* _PROBLEM REQUIREMENTS_:
Write out exactly the lines from the line with "drop_scraps(body)" through the line with "bpy.data.objects.remove(obj)", both ends included, and no other line.

* _MATERIAL TO PROCESS_:
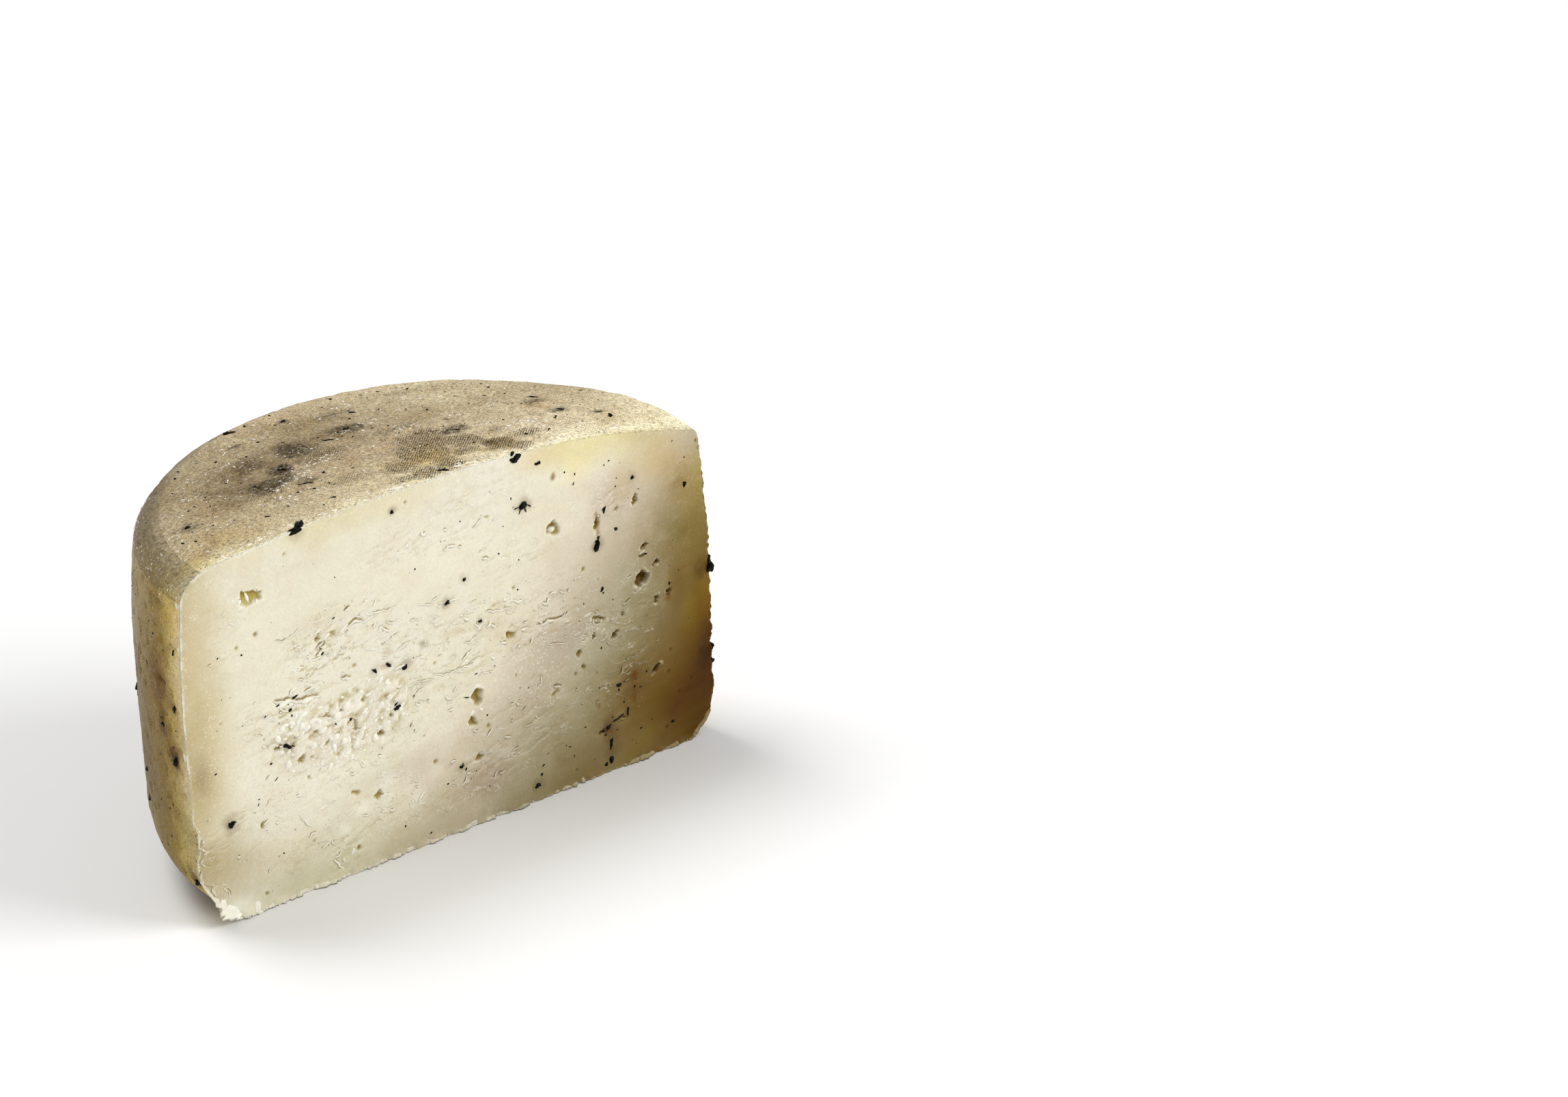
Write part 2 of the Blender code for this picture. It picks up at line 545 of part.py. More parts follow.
def cheese_material():
    """Pale ivory paste and rind, slightly waxy."""
    material = bpy.data.materials.new("cheese")
    material.use_nodes = True
    shader = material.node_tree.nodes["Principled BSDF"]
    shader.inputs["Base Color"].default_value = (0.75, 0.67, 0.48, 1)
    shader.inputs["Roughness"].default_value = 0.55
    shader.inputs["Metallic"].default_value = 0.0
    return material


def main():
    for item in list(bpy.data.objects):
        bpy.data.objects.remove(item)
    mesh = build_body()
    data = bpy.data.meshes.new("cheese_half")
    mesh.to_mesh(data)
    mesh.free()
    body = bpy.data.objects.new("cheese_half", data)
    bpy.context.scene.collection.objects.link(body)
    fuse(body, [truffle_bit(number, *bit) for number, bit in enumerate(all_bits())])
    drop_scraps(body)
    body.data.materials.clear()
    body.data.materials.append(cheese_material())
    body.data.shade_smooth()
    body.data.set_sharp_from_angle(angle=math.radians(35))


main()
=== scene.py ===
import math

import bmesh
import bpy
import numpy as np
from mathutils import Matrix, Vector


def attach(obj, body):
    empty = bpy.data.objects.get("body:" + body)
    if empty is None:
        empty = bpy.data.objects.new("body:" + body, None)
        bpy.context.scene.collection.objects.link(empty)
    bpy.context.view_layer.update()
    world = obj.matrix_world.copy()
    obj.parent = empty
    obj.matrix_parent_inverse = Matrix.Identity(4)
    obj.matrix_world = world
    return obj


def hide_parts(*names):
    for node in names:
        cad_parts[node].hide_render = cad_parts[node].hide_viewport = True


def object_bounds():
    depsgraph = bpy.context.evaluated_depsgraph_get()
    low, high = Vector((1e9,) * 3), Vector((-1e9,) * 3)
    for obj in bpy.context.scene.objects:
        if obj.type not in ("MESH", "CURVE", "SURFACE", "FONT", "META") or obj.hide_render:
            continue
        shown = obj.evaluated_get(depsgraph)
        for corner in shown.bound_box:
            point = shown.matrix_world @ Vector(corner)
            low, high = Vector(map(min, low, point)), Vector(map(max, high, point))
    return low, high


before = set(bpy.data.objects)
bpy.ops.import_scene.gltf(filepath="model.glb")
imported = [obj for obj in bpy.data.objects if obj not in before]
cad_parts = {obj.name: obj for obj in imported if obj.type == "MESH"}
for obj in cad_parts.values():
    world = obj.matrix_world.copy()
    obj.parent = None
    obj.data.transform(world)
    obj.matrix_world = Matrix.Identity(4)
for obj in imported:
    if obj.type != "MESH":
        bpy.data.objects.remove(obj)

cad_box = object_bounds()
MM = 0.001
CUT_TO_MIDDLE = 31.3  # from the cut back to the middle of the footprint


# -------------------- paste
# The paste is fresh goat's curd, packed with chopped truffle into a cloth-lined mould and left to knit.
# The knife has cut it through the middle: the face is smooth near the rind, flaky and torn in the
# middle, with open eyes, short cracks, a crumbly patch at the left and an edge of ragged crumbs.

# The wheel's form
WHEEL_RADIUS = 65.0
WHEEL_HEIGHT = 78.4
DOME_FALL = 4.2  # from the middle of the top to its rim, along the cut
DOME_FALL_BACK = 1.9  # the same, straight back
BELLY_HEIGHT = 40.0  # the wall is upright up to here
WALL_LEAN = 2.4  # how far it draws in from there to the top, beside the cut
WALL_LEAN_BACK = 4.6  # the same, at the back
BASE_ROUND = 15.5  # rounding of the lower rim, at the left of the cut
BASE_ROUND_RIGHT = 9.5
TOP_ROUND_ACROSS = 7.6  # rounding of the upper rim, at the left of the cut
TOP_ROUND_DOWN = 5.2
TOP_ROUND_SHARP = 1.5  # the same, at the right of the cut
SHARP_POWER = 1.8
WOBBLE = 0.3
SLUMP_START = 17.0  # the slumped shoulder at the right of the cut
SLUMP_DEPTH = 4.2
SLUMP_POWER = 1.5
SLUMP_REACH = 14.0

# The cut's edge
EDGE_RAG = 0.12
FINE_RAG = 0.2  # finer teeth on the same edge, strongest at its right
FOOT_RAG = 0.35
LIP_CENTRE = -56.5  # a thin flap of paste smeared forward and down at the base
LIP_HALF_LENGTH = 6.5
LIP_REACH = 1.5
LIP_HEIGHT = 4.5
CHIP = (-65.0, 19.5, 2.6, 4.5)  # a lost flake: along, up and its two radii
CHIP_LOSS = 1.6
RAG_WIDTH = 2.2  # how far in from the edge its raggedness is felt

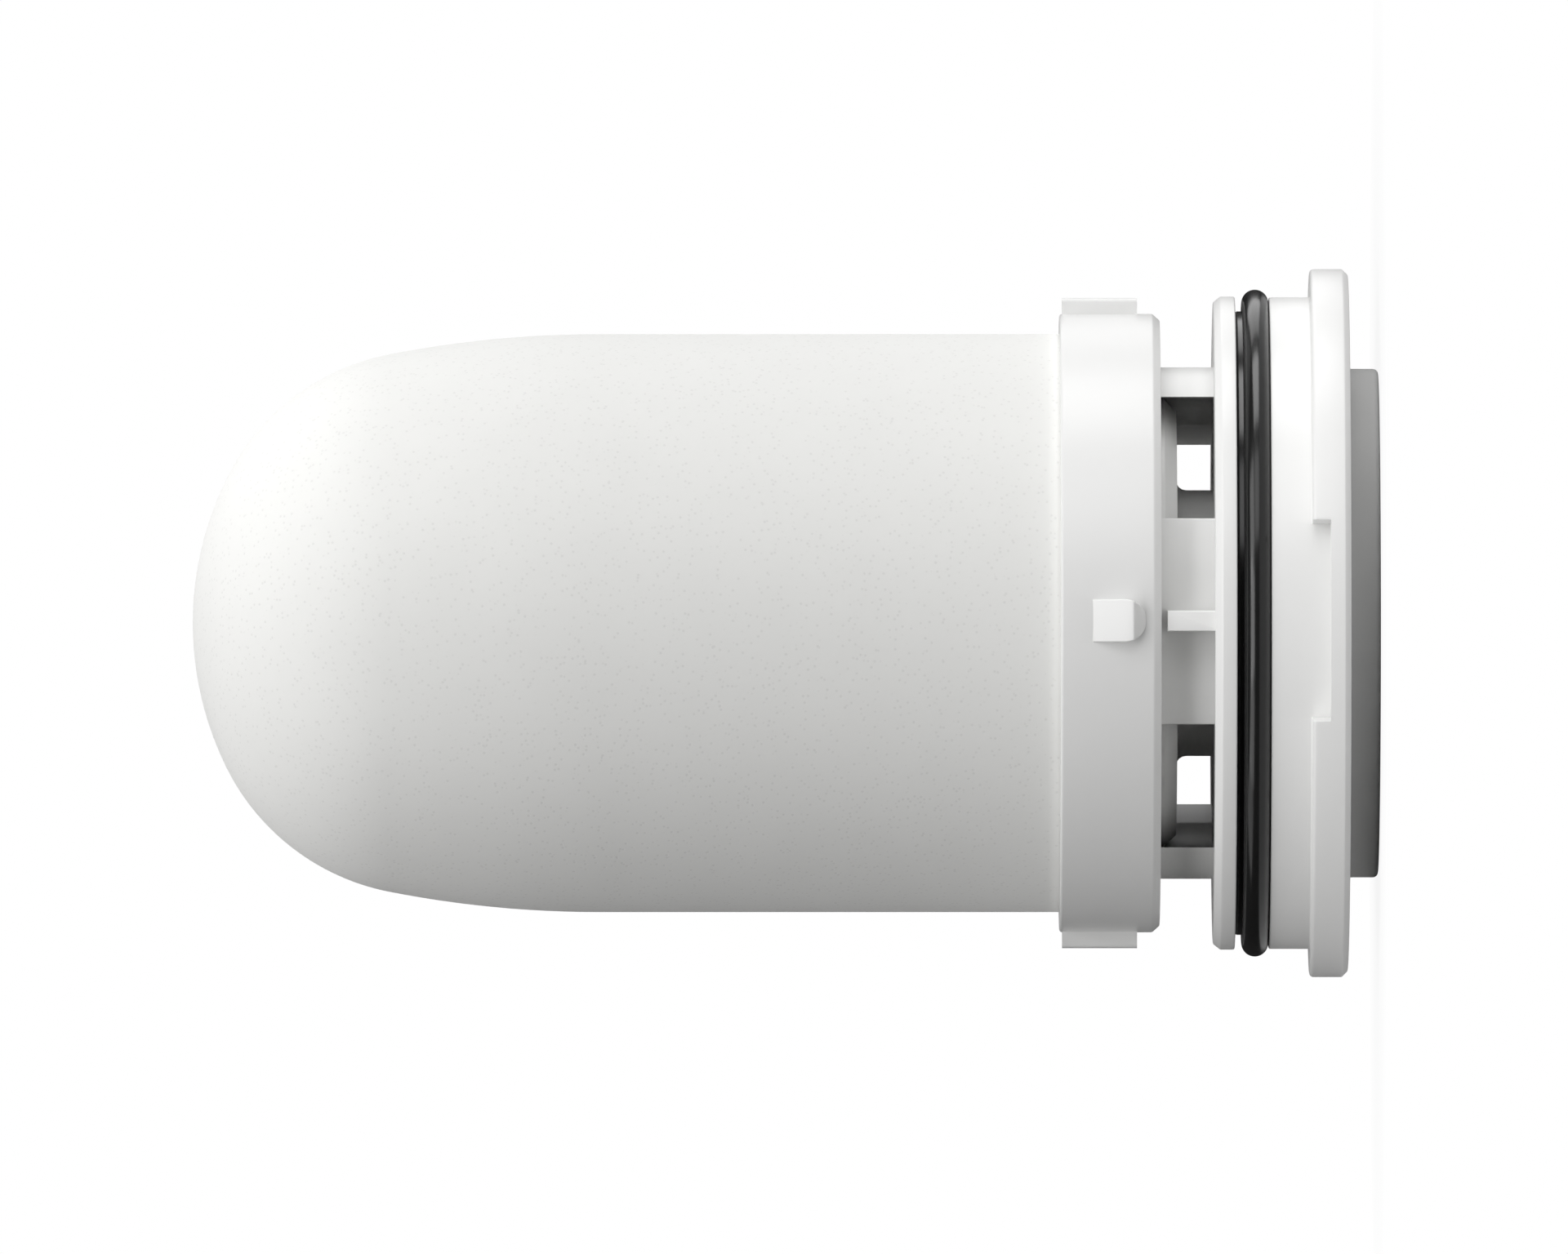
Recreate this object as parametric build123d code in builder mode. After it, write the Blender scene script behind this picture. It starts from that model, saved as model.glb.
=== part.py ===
from build123d import *
import math
import os

os.makedirs("parts", exist_ok=True)

# Faucet water filter cartridge. A hollow ceramic dome, full of carbon granules, is bonded into
# a plastic collar. Raw water seeps in through the ceramic, and clean water leaves by the
# collar's tube and the bore of the end cap. Sizes are millimetres.
# Z is the long axis with the dome up, and z = 0 is the end face of the boss.
# X runs through the two long lugs, and -Y is the side with the fin.

# Ceramic shell
shell_radius = 20.0
shell_wall = 5.0
shell_reach = 59.95
nose_angle = 26.0
nose_flattening = 2.6
shoulder_tuck = 4.0
blend_radius = 75.0

# Heights of the end cap and the collar, from the boss upwards
boss_height = 2.1
flange_thickness = 2.65
seat_height = 2.82
groove_width = 2.35
disc_thickness = 1.5
neck_height = 3.7
collar_height = 6.93

# Collar that holds the shell
collar_wall = 1.25
floor_thickness = 1.3
bond_thickness = 0.6
bond_gap = 0.15
collar_end_bevel = 0.5
collar_end_drop = 0.45
collar_rim_round = 0.2
plug_height = 1.15
plug_clearance = 0.05
plug_bevel = 0.85
spigot_wall = 1.8
spigot_height = 4.0
spigot_clearance = 0.2
funnel_ledge = 2.0
funnel_depth = 1.0

# Lugs and ramped studs on the collar
lug_height = 1.1
lug_width = 2.9
lug_foot = 1.55
lug_side_round = 0.7
lug_end_round = 0.3
stud_width = 2.95
stud_height = 1.1
stud_foot = 1.05
stud_crest = 1.9
stud_ramp_end = 4.75
stud_root = 1.0
stud_edge_round = 0.5

# Outlet tube of the collar, with its ring seal
tube_radius = 9.2
tube_bore_radius = 5.5
tube_root_round = 0.7
tail_radius = 8.4
tail_length = 6.0
tail_bevel = 0.4
tube_seal_section = 1.4
tube_seal_rise = 3.0
tube_groove_width = 1.9

# End cap
boss_radius = 17.6
boss_wall = 2.2
boss_round = 0.35
flange_radius = 24.5
flange_round = 0.28
flange_bevel = 0.4
seat_radius = 22.55
seat_edge_round = 0.12
groove_depth = 2.15
disc_lip = 2.2
disc_bevel = 0.5
disc_bevel_drop = 0.4
neck_radius = 17.7
neck_wall = 2.15
panel_width = 14.18
window_taper = 13.8
window_edge_round = 0.12
fin_thickness = 1.4
fin_radius = 20.8
fin_relief = 0.42
fin_edge_round = 0.1
notch_width = 14.2
notch_draft = 8.8
notch_depth = 1.25
socket_clearance = 0.1
socket_wall = 2.0
socket_ledge_gap = 0.3
outlet_bore_radius = 6.0
outlet_bevel = 0.5
pocket_roof = 2.2
rib_count = 6
rib_thickness = 1.4
rib_set_back = 0.6

# Outer ring seal
bead_section = 1.86
bead_rise = 0.53
seal_foot_thickness = 1.18
seal_play = 0.02

# Retaining grid, felt pad and carbon granules
grid_thickness = 1.2
grid_play = 0.1
grid_hole_radius = 1.0
grid_pitch = 3.2
charge_play = 0.1

# Depth by which a joined feature is rooted in the wall that carries it
root_depth = 0.5

# Heights that follow from the stack
flange_base = boss_height
seat_base = flange_base + flange_thickness
groove_base = seat_base + seat_height
disc_base = groove_base + groove_width
disc_top = disc_base + disc_thickness
collar_base = disc_top + neck_height
collar_rim = collar_base + collar_height
collar_floor = collar_base + floor_thickness
shell_foot = collar_floor + bond_thickness
dome_tip = collar_rim + shell_reach
plug_face = collar_base - plug_height
spigot_top = collar_floor + spigot_height
tail_end = disc_top - tail_length
socket_ledge = tail_end - socket_ledge_gap
pocket_top = disc_top - pocket_roof

# Radii that follow from the fits
bond_radius = shell_radius + bond_gap
collar_radius = bond_radius + collar_wall
cavity_radius = shell_radius - shell_wall
spigot_radius = cavity_radius - spigot_clearance
spigot_bore_radius = spigot_radius - spigot_wall
funnel_radius = spigot_bore_radius - funnel_ledge
neck_bore_radius = neck_radius - neck_wall
plug_radius = neck_bore_radius - plug_clearance
groove_floor_radius = seat_radius - groove_depth
disc_radius = groove_floor_radius + disc_lip
socket_radius = tail_radius + socket_clearance
outlet_radius = socket_radius + socket_wall
boss_bore_radius = boss_radius - boss_wall
tube_groove_radius = socket_radius - tube_seal_section

# The dome is three tangent arcs, nose, shoulder and a long blend into the straight side.
# Angles are measured from the axis, and the shoulder's makes the arcs reach the side exactly.
nose_radius = shell_radius + nose_flattening
shoulder_radius = shell_radius - shoulder_tuck
nose_rise = (nose_radius - shoulder_radius) * math.sin(math.radians(nose_angle))
shoulder_sine = (nose_rise + blend_radius - shell_radius) / (blend_radius - shoulder_radius)
shoulder_angle = math.degrees(math.asin(shoulder_sine))
nose_height = nose_radius * (1 - math.cos(math.radians(nose_angle)))
shoulder_cosine = math.cos(math.radians(shoulder_angle))
shoulder_height = shoulder_radius * (math.cos(math.radians(nose_angle)) - shoulder_cosine)
dome_height = nose_height + shoulder_height + blend_radius * shoulder_cosine
dome_spring = dome_tip - dome_height


def draw_dome(inset, foot):
    """Draw the shell's outline, set in from its outer face, and return its two ends."""
    side = Line((shell_radius - inset, foot), (shell_radius - inset, dome_spring))
    blend = JernArc(side @ 1, side % 1, blend_radius - inset, 90 - shoulder_angle)
    turn = shoulder_angle - nose_angle
    shoulder = JernArc(blend @ 1, blend % 1, shoulder_radius - inset, turn)
    nose = JernArc(shoulder @ 1, shoulder % 1, nose_radius - inset, nose_angle)
    return side @ 0, nose @ 1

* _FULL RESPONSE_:
    drop_scraps(body)
    body.data.materials.clear()
    body.data.materials.append(cheese_material())
    body.data.shade_smooth()
    body.data.set_sharp_from_angle(angle=math.radians(35))


main()
=== scene.py ===
import math

import bmesh
import bpy
import numpy as np
from mathutils import Matrix, Vector


def attach(obj, body):
    empty = bpy.data.objects.get("body:" + body)
    if empty is None:
        empty = bpy.data.objects.new("body:" + body, None)
        bpy.context.scene.collection.objects.link(empty)
    bpy.context.view_layer.update()
    world = obj.matrix_world.copy()
    obj.parent = empty
    obj.matrix_parent_inverse = Matrix.Identity(4)
    obj.matrix_world = world
    return obj


def hide_parts(*names):
    for node in names:
        cad_parts[node].hide_render = cad_parts[node].hide_viewport = True


def object_bounds():
    depsgraph = bpy.context.evaluated_depsgraph_get()
    low, high = Vector((1e9,) * 3), Vector((-1e9,) * 3)
    for obj in bpy.context.scene.objects:
        if obj.type not in ("MESH", "CURVE", "SURFACE", "FONT", "META") or obj.hide_render:
            continue
        shown = obj.evaluated_get(depsgraph)
        for corner in shown.bound_box:
            point = shown.matrix_world @ Vector(corner)
            low, high = Vector(map(min, low, point)), Vector(map(max, high, point))
    return low, high


before = set(bpy.data.objects)
bpy.ops.import_scene.gltf(filepath="model.glb")
imported = [obj for obj in bpy.data.objects if obj not in before]
cad_parts = {obj.name: obj for obj in imported if obj.type == "MESH"}
for obj in cad_parts.values():
    world = obj.matrix_world.copy()
    obj.parent = None
    obj.data.transform(world)
    obj.matrix_world = Matrix.Identity(4)
for obj in imported:
    if obj.type != "MESH":
        bpy.data.objects.remove(obj)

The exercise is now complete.